At an outstandingly loaded free show featuring local luminaries Roadkill Ghost Choir and Day Joy (Sept. 25, Will's Pub), I finally saw Loud Valley's new lineup as a trio. It's nearly a total redraft of not only their look but their sound as well. It appears they've shed their rustic, symphonic edges for a more straightforward indie-rock approach, resulting in less obvious character and patina but more muscle. They seem a bit transitional right now but the songs are there. Apart from their warm Southern sway, nostalgic ease and heart-filled articulation, there are hints of heft never before seen. They just need to let it loose.

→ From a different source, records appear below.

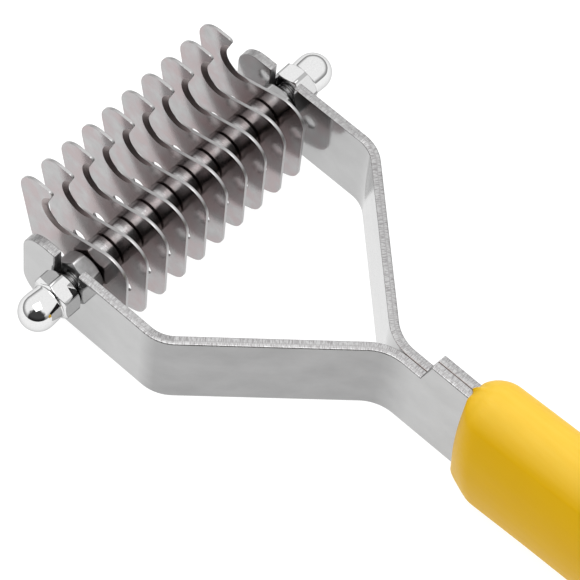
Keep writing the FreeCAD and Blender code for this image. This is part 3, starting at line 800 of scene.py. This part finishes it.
def make_floor():
    size = 3.0
    bpy.ops.mesh.primitive_plane_add(size=2 * size, location=(0, 0, cad_low.z - 0.05 * MM))
    floor = bpy.context.object
    floor.name = "floor"
    floor.data.materials.append(make_floor_white())


def world_node(tree, kind, operation=None, **inputs):
    """A node of the world's tree; an input may be another node's output."""
    node = tree.nodes.new(kind)
    if operation:
        node.operation = operation
    for key, value in inputs.items():
        socket = node.inputs[key.replace("_", " ")]
        if isinstance(value, bpy.types.NodeSocket):
            tree.links.new(value, socket)
        else:
            socket.default_value = value
    return node


def smooth_step(tree, value, start, stop, low, high):
    """Run smoothly from low to high while the value runs from start to stop."""
    ramp = tree.nodes.new("ShaderNodeMapRange")
    ramp.interpolation_type = "SMOOTHSTEP"
    tree.links.new(value, ramp.inputs["Value"])
    ramp.inputs["From Min"].default_value = start
    ramp.inputs["From Max"].default_value = stop
    ramp.inputs["To Min"].default_value = low
    ramp.inputs["To Max"].default_value = high
    return ramp.outputs[0]


def make_world():
    """A white ceiling over a dim room, darkest and a little cluttered on one side."""
    world = bpy.data.worlds.new("studio")
    bpy.context.scene.world = world
    world.use_nodes = True
    tree = world.node_tree
    background = tree.nodes["Background"]
    background.inputs["Color"].default_value = (1, 1, 1, 1)
    place = tree.nodes.new("ShaderNodeTexCoord").outputs["Generated"]
    rise = world_node(tree, "ShaderNodeSeparateXYZ", Vector=place).outputs[2]
    upper_wall = (math.sin(ROOM_TOP), math.sin(CEILING_START))
    band = smooth_step(tree, rise, *upper_wall, ROOM_LIGHT, CEILING_LIGHT)

    toward = tree.nodes.new("ShaderNodeVectorMath")
    toward.operation = "DOT_PRODUCT"
    toward.inputs[1].default_value = DARK_SIDE
    tree.links.new(place, toward.inputs[0])
    clutter = world_node(tree, "ShaderNodeTexNoise", Vector=place, Scale=3.0, Detail=2.0)
    ragged = world_node(tree, "ShaderNodeMath", "MULTIPLY_ADD")
    ragged.inputs[1].default_value = CLUTTER
    ragged.inputs[2].default_value = -CLUTTER / 2
    tree.links.new(clutter.outputs[0], ragged.inputs[0])
    nearness = world_node(tree, "ShaderNodeMath", "ADD")
    tree.links.new(toward.outputs["Value"], nearness.inputs[0])
    tree.links.new(ragged.outputs[0], nearness.inputs[1])
    dark = (math.cos(DARK_EDGE), math.cos(DARK_CORE))
    shade = smooth_step(tree, nearness.outputs[0], *dark, 1.0, DARK_LIGHT)
    light = tree.nodes.new("ShaderNodeMath")
    light.operation = "MULTIPLY"
    tree.links.new(band, light.inputs[0])
    tree.links.new(shade, light.inputs[1])
    tree.links.new(light.outputs[0], background.inputs["Strength"])


def add_softbox(name, place, target, size, power):
    light = bpy.data.lights.new(name, "AREA")
    light.shape = "RECTANGLE"
    light.size, light.size_y = size
    light.energy = power
    lamp = bpy.data.objects.new(name, light)
    lamp.location = place
    lamp.rotation_mode = "QUATERNION"
    lamp.rotation_quaternion = (Vector(place) - Vector(target)).to_track_quat("Z", "Y")
    bpy.context.scene.collection.objects.link(lamp)


def make_camera():
    """A long lens above the left arm, turned a little about its own axis."""
    aim = Vector((-1.46, 131.74, -1.6)) * MM
    azimuth = math.radians(-53.864)
    elevation = math.radians(59.352)
    roll = math.radians(7.437)
    distance = 609.51 * MM
    back = Vector(
        (
            math.sin(azimuth) * math.cos(elevation),
            -math.cos(azimuth) * math.cos(elevation),
            math.sin(elevation),
        )
    )
    level = Vector((0, 0, 1)).cross(back).normalized()
    upright = back.cross(level)
    right = level * math.cos(roll) + upright * math.sin(roll)
    up = upright * math.cos(roll) - level * math.sin(roll)
    lens = bpy.data.cameras.new("camera")
    lens.sensor_width = 36
    lens.lens = 206.26
    lens.clip_start = 0.05
    lens.clip_end = 20
    camera = bpy.data.objects.new("camera", lens)
    axes = Matrix((right, up, back)).transposed().to_4x4()
    camera.matrix_world = Matrix.Translation(aim + back * distance) @ axes
    bpy.context.scene.collection.objects.link(camera)
    bpy.context.scene.camera = camera


make_floor()
make_world()
middle = (cad_low + cad_high) / 2
above = middle + Vector((-0.12, 0.04, 0.95))
add_softbox("overhead", above, middle, size=(0.75, 0.75), power=4.6)
make_camera()
bpy.context.scene.view_settings.view_transform = "Standard"
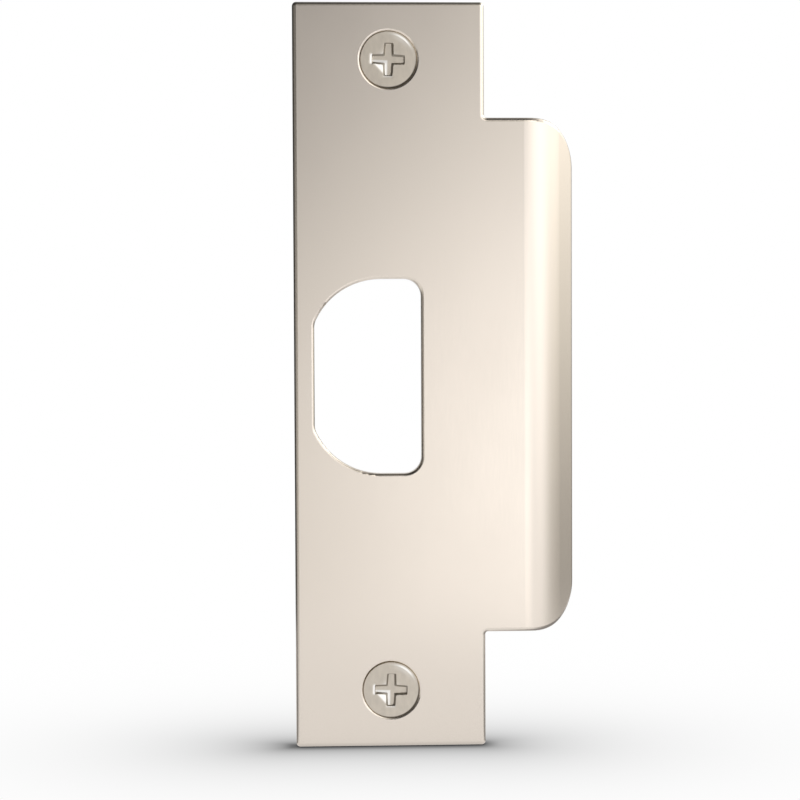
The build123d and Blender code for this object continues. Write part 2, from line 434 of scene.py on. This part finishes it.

Another local band sporting a new look was wild drum hive SSLOTS (Sep. 26, Will's Pub). It was my first time seeing them with electronic gadgetry and vocals – if using a drum over the head as an amplification helmet for screams can be considered vocals, that is. Clearly, more of that noise pedigree is permeating their formula. One thing that hasn't changed however is their raw, brain-blasting thrill. Take the conceptual core of the drum circle, strip it of convention and the dippy hippie corn in favor of feral experimentation and you have SSLOTS. Basically, they're like the drumline in Lightning Bolt's world. Whenever you're struck by flying drumstick shrapnel when stepping a little too close, you know some serious business is happening.

Also playing was Orlando's Hau Zarest, a hardcore band that's more than the aggro usual. Besides some post-punk sinews, there's actual tone, mood and musicality to them. And they attracted a rightfully enthused lot to see them.

Headlining was Oakland's No Babies, whose noise cranks from the total freak-punk side of No Wave. The blasting style of their squall-core comes at you in a sonic splat. When it comes to any kind of rock music, the sax is usually the death of... pretty much everything. In their breakneck off-the-wall blender, however, it works. Shit, with such lack of convention, anything could work here. Still, something seems very dentally dangerous about full-body raging with a sax in your mouth. But they get max credit for an all-to-the-wall physical performance.

Bringing more traditional hardness were Detroit hardcore heroes Negative Approach (Sep. 27, The Social), who opened up for punk supergroup OFF! Despite their age, their tough, electrifyingly hardboiled style didn't feel notably diminished. For a bare-knuckle band, they showed nice range - from nasty pit struts to all-out, body-flying frenzy. And John Brannon's voice? Wow, absolutely commanding. That stentorian and beautifully menacing shotgun roar instantly and exponentially ups any band's hard factor.